Why Adrian Arrington? Okay, he can't be that fast or the recruiting sites would have noticed. Probably, anyway. He still seems pretty fast, and lanky, and able to be that intermediate threat with a side of goin' deep that Adrian Arrington came into late in his career. Size is about right, down to the height and somewhat distressing lack of mass.
I also considered Braylon, because no one thought he was that good coming out of high school and he's exactly the right frame. But Braylon put up a 4.38 at his Michigan pro day. Chesson is most likely a step or two down from that kind of speed.
Guru Reliability: Low. I DON'T UNDERSTAND YOU RECRUITING SITES.
Variance: Low. Barring injury, Chesson will asymptotically approach his ceiling. That ceiling is something of a question because he has to add weight.
Ceiling: High. Probably lacks the elite speed or change of direction to be the third pick in the NFL draft. Can easily become a 70-80 catch intermediate to long security blanket.
General Excitement Level: High. Yeah… I know I already gave this out but screw it, I forgot just how old Chesson was: co-MGoBlog sleeper of the year right here.
Projection: Both freshman wideouts have a good shot at the field play. There's enough of a need at the spot that Devin Gardner is going to see a good chunk of time there and if you squint the right way, Michigan's going to lose their top three guys (Roundtree, Gallon, and Gardner) after the season, two to graduation and the other to quarterback. Darboh and Chesson will need to be ready to go next year… if not this year.
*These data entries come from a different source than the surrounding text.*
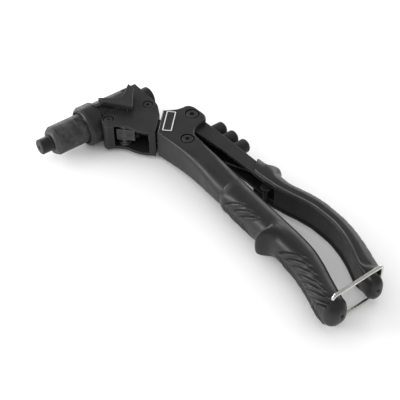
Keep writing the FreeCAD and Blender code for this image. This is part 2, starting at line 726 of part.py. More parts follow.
def spring_post_bolt():
    return screw(
        SPRING_POST, SPRING_POST_HEAD, SPRING_POST_RADIUS, BODY_HALF, SINK - FIT, -BODY_HALF, 2.2)


def handle_spring():
    """Torsion spring on the post; its leg bears on the inside of the moving lever."""
    radius, wire = 4.6, 0.8
    pitch, turns = 1.9, 3.25
    low = -pitch * turns / 2
    spring = coil(radius, wire, pitch, pitch * turns)
    spring.translate(V(SPRING_POST[0], SPRING_POST[1], low))
    start = (SPRING_POST[0] + radius, SPRING_POST[1], low)
    leg = rod(start, (SPRING_TIP[0], SPRING_TIP[1], 0), wire)
    return spring.fuse([leg, Part.makeSphere(wire, V(*start))])


def fixed_grip():
    body = lofted([
        (-141.2, 85.2, 107.0, 12.6, 10.0, 10.0),
        (-146.0, 83.7, 107.7, 13.4, 11.0, 11.0),
        (-170.0, 82.6, 107.0, 13.6, 11.0, 11.0),
        (-192.0, 82.0, 106.0, 13.6, 11.0, 11.0),
        (-199.0, 77.4, 106.0, 14.0, 11.5, 11.5),
        (-205.0, 75.2, 106.0, 14.2, 11.5, 11.5),
        (-209.5, 79.2, 106.0, 13.8, 11.0, 11.0),
        (-216.0, 82.8, 105.8, 13.4, 10.6, 10.6),
        (-232.0, 82.0, 104.2, 13.2, 10.2, 10.2),
        (-247.0, 79.2, 100.2, 12.8, 9.6, 9.6),
        (-260.0, 74.8, 95.8, 12.6, 9.2, 9.2),
        (-272.0, 70.6, 92.0, 12.8, 9.2, 9.2),
        (-280.0, 69.8, 89.2, 12.4, 8.6, 8.6),
        (-286.0, 72.0, 86.8, 9.8, 7.0, 7.0),
        (-289.6, 75.4, 84.0, 5.8, 4.0, 4.0),
    ])
    core = ribbon(FIXED_TANG, TANG_HALF + FIT, TANG_HALF + FIT)
    holes = [post(BAIL_PIVOT, WIRE + RUN, low, low + 10) for low in (7.0, -17.0)]
    return body.cut([core] + holes)


# ---------------------------------------------------------------- moving handle

def lever_outline(inset):
    """The bar part of the moving lever; a negative inset grows it sideways."""
    inner = [(x + inset, y) for x, y in LEVER_INNER[:-1]]
    back = [(x - inset, y) for x, y in LEVER_BACK[:-1]]
    (inner_x, inner_y), (back_x, back_y) = LEVER_INNER[-1], LEVER_BACK[-1]
    ends = [(inner_x + inset, inner_y + inset), (back_x - inset, back_y + inset)]
    return inner + ends + back[::-1]


def moving_lever():
    """Channel with its open side towards the fixed handle, and a fork for the cam roller."""
    bar = prism(lever_outline(0), -LEVER_HALF, LEVER_HALF)
    cam = swivel_place(*CAM_CENTRE)
    hub = post(FULCRUM, HUB_RADIUS, -LEVER_HALF, LEVER_HALF)
    neck_outline = [(112.6, -57.0), (129.0, -57.0), (126.8, -66.1), (127.0, -70.0), (111.0, -70.0)]
    neck = prism(neck_outline, -LEVER_HALF, LEVER_HALF)
    arm = capsule(FULCRUM, cam, HUB_RADIUS, 4.2, -LEVER_HALF, LEVER_HALF)
    body = bar.fuse([hub, neck, arm]).removeSplitter()
    for level in (-LEVER_HALF, LEVER_HALF):
        body = softened(body, 0.8, level)
    hollow_back = [(x - WALL, y) for x, y in LEVER_BACK[1:-1]]
    hollow_inner = [(x - 20, y) for x, y in LEVER_INNER[1:-1]]
    hollow = prism(hollow_inner + hollow_back[::-1], -CHANNEL_HALF, CHANNEL_HALF)
    cuts = [
        hollow,
        post(FULCRUM, FULCRUM_RADIUS + RUN, -ROOM, ROOM),
        post(cam, CAM_RADIUS + 0.8, -FORK_HALF, FORK_HALF),
        post(swivel_place(117.2, 3.0), 6.2, -FORK_HALF, FORK_HALF),
        post(cam, CAM_PIN_RADIUS + FIT, -ROOM, ROOM),
    ]
    cuts += [rod((110, y, 0), (140, y, 0), NOSE_SHANK_RADIUS - 1 + FIT) for y in STORED_Y]
    rivet = post(GRIP_RIVET, 2.4, -LEVER_HALF + 1, 4.0).fuse(post(GRIP_RIVET, 4.4, 3.6, 5.2))
    return body.cut(cuts).fuse(rivet).removeSplitter()


def cam_roller():
    cam = swivel_place(*CAM_CENTRE)
    half = FORK_HALF - 0.1
    return post(cam, CAM_RADIUS, -half, half).cut(post(cam, CAM_PIN_RADIUS + RUN, -ROOM, ROOM))


def cam_pin():
    half = LEVER_HALF - 0.2
    return post(swivel_place(*CAM_CENTRE), CAM_PIN_RADIUS, -half, half)


def stored_nosepiece(y, bore):
    """A spare nosepiece screwed into the back of the lever."""
    seat = 128.2 + (-y - 74.0) * 0.052
    head, shank = 13.4, 8.0
    body = turned([
        (seat - shank, bore),
        (seat - shank, NOSE_SHANK_RADIUS - 1),
        (seat, NOSE_SHANK_RADIUS - 1),
        (seat, 6.2),
        (seat + head - 1.2, 6.2),
        (seat + head, 5.0),
        (seat + head, bore),
    ])
    body.translate(V(0, y, 0))
    return body


def moving_grip():
    body = lofted([
        (-122.0, 117.6, 135.8, 12.4, 3.0, 6.0),
        (-130.0, 117.7, 136.2, 12.4, 3.0, 7.0),
        (-138.0, 117.8, 137.4, 12.4, 3.0, 8.0),
        (-143.0, 118.0, 140.2, 12.6, 3.0, 8.0),
        (-147.5, 118.2, 141.8, 12.8, 3.0, 8.0),
        (-152.0, 118.5, 139.8, 12.8, 3.0, 8.0),
        (-156.0, 118.9, 137.0, 12.8, 3.0, 8.0),
        (-164.0, 119.6, 136.8, 12.8, 3.0, 8.0),
        (-178.0, 122.8, 140.2, 12.8, 3.0, 8.0),
        (-190.0, 126.4, 143.6, 12.8, 3.0, 8.0),
        (-205.0, 129.2, 145.4, 12.8, 3.0, 7.5),
        (-220.0, 129.6, 145.2, 12.8, 3.0, 7.0),
        (-234.0, 127.6, 143.4, 12.8, 3.0, 7.0),
        (-248.0, 123.4, 140.0, 12.6, 3.0, 7.0),
        (-259.0, 118.6, 136.8, 12.4, 3.4, 7.0),
        (-268.0, 115.0, 133.4, 12.4, 4.5, 7.0),
        (-276.0, 112.6, 130.0, 12.4, 6.0, 7.0),
        (-281.0, 112.2, 127.6, 11.8, 6.6, 7.0),
        (-285.0, 113.4, 125.6, 10.0, 5.0, 5.0),
        (-287.8, 116.4, 122.0, 6.4, 2.4, 2.4),
    ])
    # The front edge runs slantwise, from far back at the inner wall to the outer corner.
    (inner_x, inner_y), (outer_x, outer_y) = GRIP_FRONT
    front = prism([
        (inner_x - ROOM, inner_y),
        (inner_x, inner_y),
        (outer_x, outer_y),
        (outer_x + ROOM, outer_y),
        (outer_x + ROOM, outer_y + ROOM),
        (inner_x - ROOM, outer_y + ROOM),
    ], -ROOM, ROOM)
    # The inner wall is open from the front edge to just behind the rivet.
    window_half = LEVER_HALF - 0.5
    window_back = GRIP_RIVET[1] - 8.0
    window = Part.makeBox(
        12.0, ROOM, 2 * window_half, V(GRIP_RIVET[0] - 8.0, window_back, -window_half))
    # Behind a step the end is cut back, so the wire bail rests there and can swing off.
    bail_x, bail_y = BAIL_PIVOT[0] + BAIL_REACH, BAIL_PIVOT[1]
    bail_room = prism([
        (bail_x + ROOM, bail_y + WIRE + 0.25),
        (bail_x - WIRE - 0.3, bail_y + WIRE + 0.25),
        (bail_x - WIRE - 2.1, bail_y - 2.6),
        (bail_x - WIRE - 7.2, bail_y - 9.6),
        (bail_x + ROOM, bail_y - 9.6),
    ], -ROOM, ROOM)
    lever_room = prism(lever_outline(-FIT), -LEVER_HALF - FIT, LEVER_HALF + FIT)
    return body.cut([lever_room, front, window, bail_room])


def wire_bail():
    x, y = BAIL_PIVOT
    far = x + BAIL_REACH
    return bent_wire([
        (x, y, 8.5), (x, y, BAIL_HALF), (far, y, BAIL_HALF),
        (far, y, -BAIL_HALF), (x, y, -BAIL_HALF), (x, y, -8.5),
    ], WIRE, 3.0)


def blank_badge():
    """Blank plate with a raised frame, on the body's flat side."""
    length, width, frame = 25.6, 8.2, 0.9
    thick, frame_height = 0.3, 0.25
    middle = -length / 2 + 0.1
    along, base = 102.5, BODY_HALF + 0.02
    plate = Part.makeBox(width, length, thick + frame_height, V(along, middle, base))
    field_corner = V(along + frame, middle + frame, base + thick)
    field = Part.makeBox(width - 2 * frame, length - 2 * frame, 1, field_corner)
    return on_swivel(plate.cut(field))


NODES = {
    "nosepiece": lambda: nosepiece_shape(MANDREL_RADIUS),
    "front_sleeve": front_sleeve,
    "sleeve_seal": sleeve_seal,
    "lock_collar": lock_collar,
    "jaw_case": jaw_case,
    "gripping_jaws": gripping_jaws,
    "jaw_pusher": jaw_pusher,
    "jaw_spring": jaw_spring,
    "jaw_carrier": jaw_carrier,
    "head_housing": head_housing,
    "cheek_plate_upper": lambda: cheek_plate(WEB_HALF, HEAD_HALF, True),
    "cheek_plate_lower": lambda: cheek_plate(-HEAD_HALF, -WEB_HALF, False),
    "cheek_screw": cheek_screw,
    "crank_pivot_bolt": crank_pivot_bolt,
    "rear_cap": rear_cap,
    "return_spring": return_spring,
    "bell_crank": bell_crank,
    "crank_stop_block": crank_stop_block,
    "collar_latch": collar_latch,
    "latch_pin": latch_pin,
    "latch_spring": latch_spring,
    "swivel_spindle": swivel_spindle,
    "swivel_circlip": swivel_circlip,
    "swivel_washer": swivel_washer,
    "detent_ball": detent_ball,
    "detent_spring": detent_spring,
    "push_rod": push_rod,
    "main_body": main_body,
    "fulcrum_bolt": fulcrum_bolt,
    "spring_post_bolt": spring_post_bolt,
    "handle_spring": handle_spring,
    "fixed_grip": fixed_grip,
    "moving_lever": moving_lever,
    "cam_roller": cam_roller,
    "cam_pin": cam_pin,
    "stored_nosepiece_small": lambda: stored_nosepiece(STORED_Y[0], 1.0),
    "stored_nosepiece_medium": lambda: stored_nosepiece(STORED_Y[1], 1.3),
    "stored_nosepiece_large": lambda: stored_nosepiece(STORED_Y[2], 1.8),
    "moving_grip": moving_grip,
    "wire_bail": wire_bail,
    "blank_badge": blank_badge,
}

for name, build in NODES.items():
    shape = build()
    state = "valid" if shape.isValid() else "NOT VALID"
    print(name, len(shape.Solids), "solids", state, round(shape.Volume))
    shape.exportStep(f"parts/{name}.step")
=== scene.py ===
import json
import math

import bmesh
import bpy
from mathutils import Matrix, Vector


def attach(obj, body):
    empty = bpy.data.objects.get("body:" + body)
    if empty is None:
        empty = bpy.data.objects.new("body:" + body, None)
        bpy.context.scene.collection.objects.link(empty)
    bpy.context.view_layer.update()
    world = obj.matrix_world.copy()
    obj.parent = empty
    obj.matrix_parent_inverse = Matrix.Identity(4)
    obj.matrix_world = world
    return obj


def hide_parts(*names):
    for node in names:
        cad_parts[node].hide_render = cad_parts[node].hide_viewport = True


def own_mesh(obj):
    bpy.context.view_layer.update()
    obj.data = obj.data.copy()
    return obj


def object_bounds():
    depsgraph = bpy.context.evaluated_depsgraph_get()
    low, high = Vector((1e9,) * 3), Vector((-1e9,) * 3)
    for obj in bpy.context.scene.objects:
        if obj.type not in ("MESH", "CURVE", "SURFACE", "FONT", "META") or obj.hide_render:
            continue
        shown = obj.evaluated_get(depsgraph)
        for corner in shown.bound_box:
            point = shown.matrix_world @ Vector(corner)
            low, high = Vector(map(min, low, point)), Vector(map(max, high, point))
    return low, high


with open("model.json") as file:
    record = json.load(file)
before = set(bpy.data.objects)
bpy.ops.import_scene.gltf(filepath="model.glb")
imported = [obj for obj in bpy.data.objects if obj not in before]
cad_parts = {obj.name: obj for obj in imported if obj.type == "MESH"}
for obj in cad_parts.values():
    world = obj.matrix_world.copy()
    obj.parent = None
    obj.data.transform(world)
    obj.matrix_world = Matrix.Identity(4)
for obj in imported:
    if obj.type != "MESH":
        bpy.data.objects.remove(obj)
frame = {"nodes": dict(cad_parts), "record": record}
CAD_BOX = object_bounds()

MM = 0.001

# ---------------------------------------------------------------- camera and light

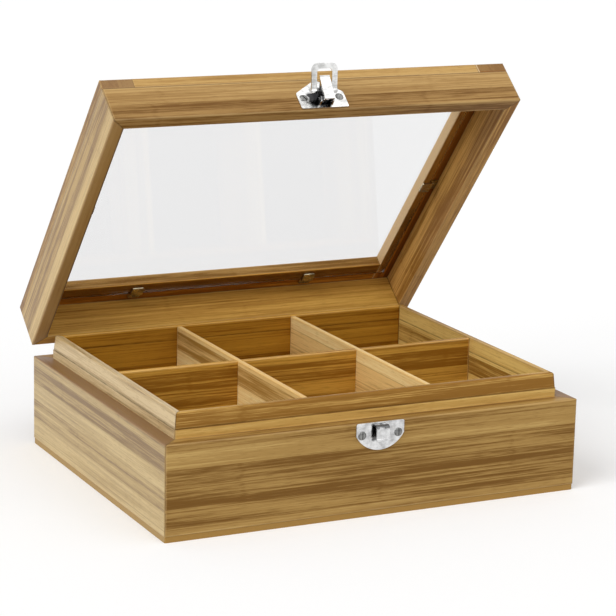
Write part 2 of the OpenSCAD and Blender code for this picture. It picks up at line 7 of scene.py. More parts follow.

Darboh is a lock to play, and Chesson is 50/50 depending on how Jerald Robinson comes through and how prepared he is right now. Either way Chesson doesn't figure to make much impact in year one. In year two, nights in the film room and weight room and days with Hecklinski should make him a lot better. If he can run—and I think he can do so well enough to be a downfield threat—he is in line for a three-year starting run as a major target.